• [DIRECTION]
The first line to copy is the one with "Write the three.js"; the last is the one with "import Module from 'manifold-3d';". Copy each line in that range exactly, leaving out all others.

--- begin RECORDS SUPPLIED ---

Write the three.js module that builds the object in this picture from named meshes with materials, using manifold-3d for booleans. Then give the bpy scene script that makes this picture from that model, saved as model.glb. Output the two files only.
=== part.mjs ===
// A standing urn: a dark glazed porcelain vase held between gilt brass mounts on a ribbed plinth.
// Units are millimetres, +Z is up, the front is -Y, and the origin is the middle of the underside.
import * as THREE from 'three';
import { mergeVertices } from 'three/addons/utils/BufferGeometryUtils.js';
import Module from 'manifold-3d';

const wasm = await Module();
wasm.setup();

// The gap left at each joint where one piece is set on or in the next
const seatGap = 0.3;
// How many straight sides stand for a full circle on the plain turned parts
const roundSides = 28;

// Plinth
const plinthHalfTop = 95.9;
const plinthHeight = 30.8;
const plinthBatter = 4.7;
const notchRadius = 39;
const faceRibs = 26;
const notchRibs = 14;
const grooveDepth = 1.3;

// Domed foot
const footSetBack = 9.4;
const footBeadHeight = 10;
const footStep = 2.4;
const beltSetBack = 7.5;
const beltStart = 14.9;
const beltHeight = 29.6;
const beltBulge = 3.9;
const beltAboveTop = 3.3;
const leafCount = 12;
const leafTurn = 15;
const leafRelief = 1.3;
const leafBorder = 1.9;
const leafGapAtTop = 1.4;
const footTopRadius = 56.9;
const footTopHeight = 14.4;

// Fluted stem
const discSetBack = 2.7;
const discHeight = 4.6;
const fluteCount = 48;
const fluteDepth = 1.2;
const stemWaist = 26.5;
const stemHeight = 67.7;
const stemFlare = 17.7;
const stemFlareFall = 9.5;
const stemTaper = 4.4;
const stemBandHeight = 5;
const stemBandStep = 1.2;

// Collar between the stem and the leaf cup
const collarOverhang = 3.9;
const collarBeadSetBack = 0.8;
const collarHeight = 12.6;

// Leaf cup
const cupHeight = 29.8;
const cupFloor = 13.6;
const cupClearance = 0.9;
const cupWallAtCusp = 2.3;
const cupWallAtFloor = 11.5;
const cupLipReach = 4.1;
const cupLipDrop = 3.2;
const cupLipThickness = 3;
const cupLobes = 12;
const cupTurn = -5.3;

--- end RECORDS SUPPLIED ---
--- begin RECORDS SUPPLIED ---

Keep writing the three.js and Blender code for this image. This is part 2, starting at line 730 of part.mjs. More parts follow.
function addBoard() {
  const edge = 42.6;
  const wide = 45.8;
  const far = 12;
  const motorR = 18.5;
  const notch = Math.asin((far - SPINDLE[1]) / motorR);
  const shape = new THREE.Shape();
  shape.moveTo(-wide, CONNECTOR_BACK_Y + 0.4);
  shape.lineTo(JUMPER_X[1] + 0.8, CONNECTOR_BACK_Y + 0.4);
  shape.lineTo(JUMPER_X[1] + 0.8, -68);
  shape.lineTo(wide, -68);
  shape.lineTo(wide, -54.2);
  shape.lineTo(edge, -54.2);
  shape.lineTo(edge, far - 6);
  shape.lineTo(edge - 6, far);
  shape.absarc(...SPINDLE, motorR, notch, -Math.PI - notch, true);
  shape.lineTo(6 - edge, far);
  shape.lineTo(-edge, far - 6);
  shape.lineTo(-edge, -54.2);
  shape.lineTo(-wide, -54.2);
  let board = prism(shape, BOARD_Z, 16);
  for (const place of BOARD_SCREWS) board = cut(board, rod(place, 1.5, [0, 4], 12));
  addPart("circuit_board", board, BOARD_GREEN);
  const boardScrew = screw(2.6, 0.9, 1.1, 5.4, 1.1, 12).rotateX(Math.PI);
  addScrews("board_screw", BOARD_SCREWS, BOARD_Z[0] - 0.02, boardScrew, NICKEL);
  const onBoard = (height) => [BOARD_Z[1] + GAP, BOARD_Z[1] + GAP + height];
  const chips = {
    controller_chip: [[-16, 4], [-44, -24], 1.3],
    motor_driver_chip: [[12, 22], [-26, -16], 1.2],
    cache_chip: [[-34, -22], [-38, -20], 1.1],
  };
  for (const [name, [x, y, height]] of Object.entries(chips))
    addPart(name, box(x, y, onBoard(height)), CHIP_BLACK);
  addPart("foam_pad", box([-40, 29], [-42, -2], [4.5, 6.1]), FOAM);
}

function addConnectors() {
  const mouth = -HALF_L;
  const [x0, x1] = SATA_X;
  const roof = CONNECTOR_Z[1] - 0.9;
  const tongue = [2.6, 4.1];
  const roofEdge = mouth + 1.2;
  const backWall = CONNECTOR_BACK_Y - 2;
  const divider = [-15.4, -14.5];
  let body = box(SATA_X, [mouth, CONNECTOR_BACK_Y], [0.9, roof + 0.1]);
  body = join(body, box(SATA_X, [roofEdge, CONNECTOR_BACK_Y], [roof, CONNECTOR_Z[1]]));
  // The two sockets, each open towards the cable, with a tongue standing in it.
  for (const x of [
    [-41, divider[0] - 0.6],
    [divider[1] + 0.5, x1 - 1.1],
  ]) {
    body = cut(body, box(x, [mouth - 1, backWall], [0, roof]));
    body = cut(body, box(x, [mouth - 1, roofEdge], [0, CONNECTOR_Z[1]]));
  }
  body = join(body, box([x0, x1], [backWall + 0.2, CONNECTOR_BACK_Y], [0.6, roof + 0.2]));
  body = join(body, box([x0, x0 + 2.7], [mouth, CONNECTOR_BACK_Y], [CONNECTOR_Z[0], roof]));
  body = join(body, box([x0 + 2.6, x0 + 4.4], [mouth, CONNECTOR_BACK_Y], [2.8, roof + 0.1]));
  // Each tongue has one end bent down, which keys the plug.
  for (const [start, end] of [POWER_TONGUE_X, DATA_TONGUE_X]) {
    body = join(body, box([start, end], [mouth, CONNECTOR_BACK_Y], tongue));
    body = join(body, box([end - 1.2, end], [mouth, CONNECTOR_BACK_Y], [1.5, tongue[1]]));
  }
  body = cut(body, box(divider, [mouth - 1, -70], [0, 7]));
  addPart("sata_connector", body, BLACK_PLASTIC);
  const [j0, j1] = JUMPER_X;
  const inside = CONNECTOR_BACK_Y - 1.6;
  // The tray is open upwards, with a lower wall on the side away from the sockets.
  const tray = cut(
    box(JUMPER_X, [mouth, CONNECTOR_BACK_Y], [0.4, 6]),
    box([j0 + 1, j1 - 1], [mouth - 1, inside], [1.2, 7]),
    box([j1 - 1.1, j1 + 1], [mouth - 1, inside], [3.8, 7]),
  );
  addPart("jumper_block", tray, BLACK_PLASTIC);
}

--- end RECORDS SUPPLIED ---

• [THE RESPONSE]
Write the three.js module that builds the object in this picture from named meshes with materials, using manifold-3d for booleans. Then give the bpy scene script that makes this picture from that model, saved as model.glb. Output the two files only.
=== part.mjs ===
// A standing urn: a dark glazed porcelain vase held between gilt brass mounts on a ribbed plinth.
// Units are millimetres, +Z is up, the front is -Y, and the origin is the middle of the underside.
import * as THREE from 'three';
import { mergeVertices } from 'three/addons/utils/BufferGeometryUtils.js';
import Module from 'manifold-3d';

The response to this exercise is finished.